In order to settle the matter, i.e., to determine whether “defensive controls” as outlined by case law should continue to be considered out of the scope of Section 4, the court distinguished between defensive controls in a broad sense and those in a narrow sense:

  • controls in a broad sense are those carried out in defense of the company’s assets that concern all employees in the performance of their work. These must be carried out in compliance with the provisions of Section 4 of the Workers’ Statute;
  • defensive controls in a narrow sense are those aimed at specifically ascertaining unlawful conduct ascribable to individual employees on the basis of concrete evidence.

The latter, according to the court, fall outside the scope of application of Section 4, as they are defensive controls relating to extraordinary and exceptional events arising from the need to establish and punish serious misconduct committed by a single employee.

Accordingly, this means that if an employer suspects that an employee is committing an offense, the employer may perform remote controls using technological tools without following the strict procedures set forth in the Workers’ Statute.

The court also set forth the characteristics a “defensive control” must exhibit in order to be deemed lawful.

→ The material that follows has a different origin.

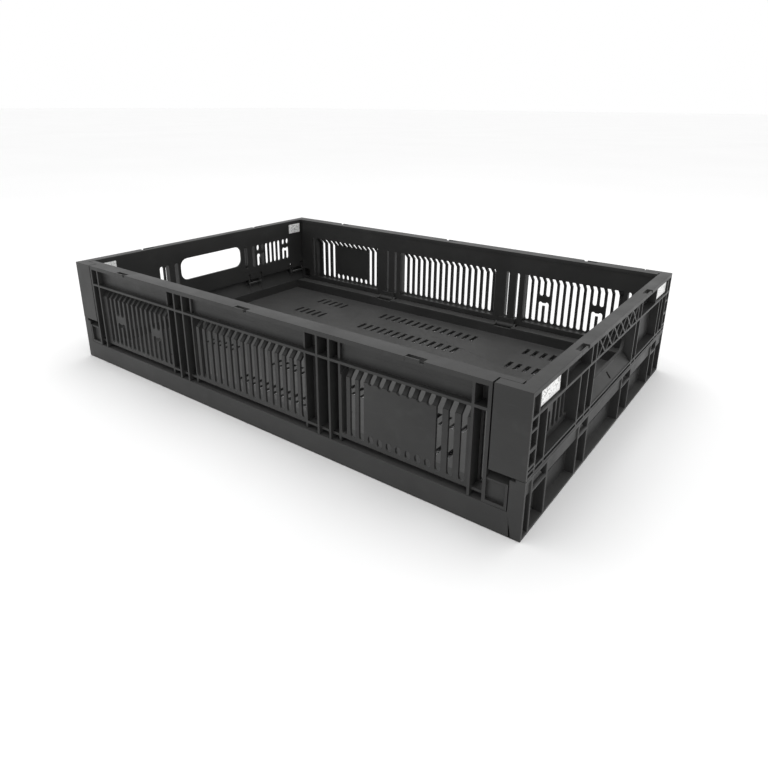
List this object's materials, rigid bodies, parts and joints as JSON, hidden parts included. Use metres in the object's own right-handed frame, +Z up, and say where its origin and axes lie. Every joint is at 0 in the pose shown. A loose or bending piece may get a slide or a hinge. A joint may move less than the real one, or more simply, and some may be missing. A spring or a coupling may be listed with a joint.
{
  "type": "folding ventilated crate",
  "caption": "Low black folding crate with a rectangular footprint, slotted folding walls, hand openings in the short walls and a slotted floor",
  "frame": {"origin": "on the ground under the centre of the standing crate", "axes": "+X along the long walls, +Y along the short walls, +Z up"},
  "size_m": [0.6, 0.4, 0.124],
  "materials": {
    "black_plastic": "satin moulded polypropylene, near black",
    "wall_plastic": "satin moulded polypropylene, near black",
    "pin_plastic": "smooth moulded plastic, dark grey",
    "label_white": "white identification label, printed speckle"
  },
  "bodies": {
    "base": {"base_tray": "black_plastic", "hinge_pin_front_left": "pin_plastic", "hinge_pin_front_right": "pin_plastic", "hinge_pin_back_left": "pin_plastic", "hinge_pin_back_right": "pin_plastic", "hinge_pin_left_1": "pin_plastic", "hinge_pin_left_2": "pin_plastic", "hinge_pin_left_3": "pin_plastic", "hinge_pin_left_4": "pin_plastic", "hinge_pin_right_1": "pin_plastic", "hinge_pin_right_2": "pin_plastic", "hinge_pin_right_3": "pin_plastic", "hinge_pin_right_4": "pin_plastic"},
    "front_wall": {"long_wall_front": "wall_plastic"},
    "back_wall": {"long_wall_back": "wall_plastic"},
    "left_wall": {"short_wall_left": "wall_plastic", "outer_label_left_a": "label_white", "outer_label_left_b": "label_white", "inner_label_left_a": "label_white", "inner_label_left_b": "label_white"},
    "right_wall": {"short_wall_right": "wall_plastic", "outer_label_right_a": "label_white", "outer_label_right_b": "label_white", "inner_label_right_a": "label_white", "inner_label_right_b": "label_white"}
  },
  "joints": [
    {"name": "front_wall_fold", "type": "hinge", "parent": "base", "child": "front_wall", "pos_m": [0, -0.181, 0.0205], "axis": [-1, 0, 0], "range_deg": [0, 90]},
    {"name": "back_wall_fold", "type": "hinge", "parent": "base", "child": "back_wall", "pos_m": [0, 0.181, 0.0205], "axis": [1, 0, 0], "range_deg": [0, 90]},
    {"name": "left_wall_fold", "type": "hinge", "parent": "base", "child": "left_wall", "pos_m": [-0.2925, 0, 0.045], "axis": [0, 1, 0], "range_deg": [0, 0.7]},
    {"name": "right_wall_fold", "type": "hinge", "parent": "base", "child": "right_wall", "pos_m": [0.2925, 0, 0.045], "axis": [0, -1, 0], "range_deg": [0, 0.7]}
  ]
}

In particular, “defensive controls” in a narrow sense should:

  1. be targeted, e., triggered by the need to ascertain the suspected unlawful conduct of the employee;
  2. be implemented ex post, e. ,following the unlawful conduct of one or more workers of which the employer has concrete evidence or a well-founded suspicion. The court points out that a control can only be called ex-post when the employer proceeds to collect information after it has established a well-founded suspicion of the commission of unlawful conduct by the worker.
  3. not rely upon analysis of information acquired in violation of the provisions of Section 4. It is not permissible, therefore, to examine information acquired ex ante and kept for a long time without interruption.


In light of the above, the Court of Cassation stated that the Court of Appeals had erred in failing to check whether the defensive controls carried out by the employer related exclusively to computer data collected after the onset of “well-founded suspicion.”

In conclusion, the Supreme Court of Cassation stated the following principle of law: “technological controls carried out by the employer aimed at protecting assets unrelated to the employment relationship or to avoid misconduct, in the presence of a well-founded suspicion of commission of an offense, are allowed, provided that a proper balance is struck between the needs of protection of interests and business assets, related to freedom of economic initiative, and the essential protection of the dignity and privacy of the worker, and as long as the control relates to data acquired after suspicion arose. In the absence of the above conditions, the verification of admissibility for disciplinary purposes of the data collected by the employer will be conducted in accordance with Section 4 of the Workers’ Statute”.